# Aidez moi..merci



## averroes (18 Avril 2006)

voici mon histoire: J'ai ma thèse sur le Disk dur. L'ecran est HS. La réparation coute une fortune, mais l'ordi un IBOOK  Bleu azur  366mhz ne coute presque rien. Je souhaite trouver quelqu'un sur la région parisienne qui peut m'aider à graver la thèse sur un cd afin que je puisse continuer la correction de cette thèse.

Merci infiniment


----------



## cinemane (18 Avril 2006)

pas de sauvegarde:affraid:  pas de HD externe pour une thèse (de doctorat?) t'es fou
déjà qu'avec une seule sauvegarde, je ne me sens pas à l'abris et j'ai trop peur de perdre 5 années de recherche, mais là...
mais bon, tu dois pouvoir brancher ton ibook sur un autre écran pour le redémarrer et sauvegarder.
bon courage en tout cas.


----------



## TibomonG4 (18 Avril 2006)

Bonsoir 

Toujours penser à sauvegarder (clé usb ou autre) Je réponds juste pour faire remonter ton sujet  En espérant que tu aies une réponse


----------



## guytantakul (18 Avril 2006)

En mode target s'il est en firewire ?
Suffit d'avoir un autre mac, un cable FW400 et un doigt pour appuyer sur "T" au boot


----------



## ficelle (18 Avril 2006)

averroes a dit:
			
		

> voici mon histoire: J'ai ma thèse sur le Disk dur. L'ecran est HS. La réparation coute une fortune, mais l'ordi un IBOOK  Bleu azur  366mhz ne coute presque rien. Je souhaite trouver quelqu'un sur la région parisienne qui peut m'aider à graver la thèse sur un cd afin que je puisse continuer la correction de cette thèse.

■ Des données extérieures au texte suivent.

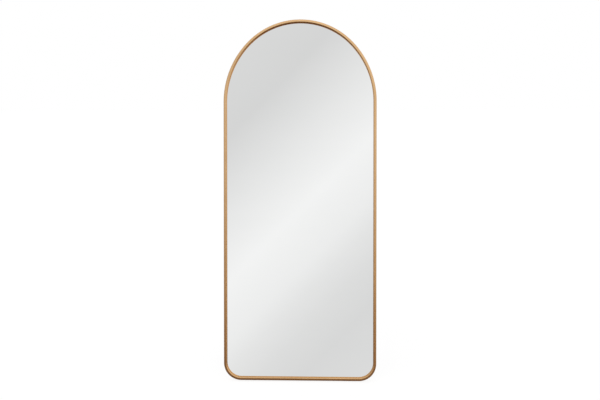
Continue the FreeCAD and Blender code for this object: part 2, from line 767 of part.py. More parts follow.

tu n'as pas le cable av pour afficher en miroir sur une tv ?


----------



## averroes (18 Avril 2006)

mercci pour vos reponses. Mon ibook dispose d'un firewire. J'ai beoin de quelqu'un ki a un mac et qui sait faire ette manip.

Merci à tous


----------



## guytantakul (18 Avril 2006)

Je suis bien trop loin pour ça... 
Trouve un mac-user dans ton entourage


----------



## Pascal 77 (18 Avril 2006)

averroes a dit:
			
		

> mercci pour vos reponses. Mon ibook dispose d'un firewire. J'ai beoin de quelqu'un ki a un meec et qui sait faire ette manip.
> 
> Merci à tous



Tu es où ? Sur Paris ? J'y suis jeudi, je peux prendre mon PB, récupérer tes docs, graver une fois de retour chez moi et t'envoyer le CD.


----------



## averroes (19 Avril 2006)

Merci  les amis pour votre mobilisaation. je dois attendre l'aide d'un mac-user de la region parisienne.
Vouss etes tous formidables


----------



## averroes (20 Avril 2006)

merci beaucoup


----------



## averroes (21 Avril 2006)

bonjour à tous.
Où sont passés les mac-users de Paris et sa banlieue,,?


----------



## Pascal 77 (21 Avril 2006)

averroes a dit:
			
		

> bonjour à tous.
> Où sont passés les mac-users de Paris et sa banlieue,,?



Attends, je t'ai proposé (4 posts plus haut) de passer aujourd'hui avec mon PowerBook, vu tes deux réponses précédentes, j'ai cru que tu avais trouvé quelqu'un d'autre !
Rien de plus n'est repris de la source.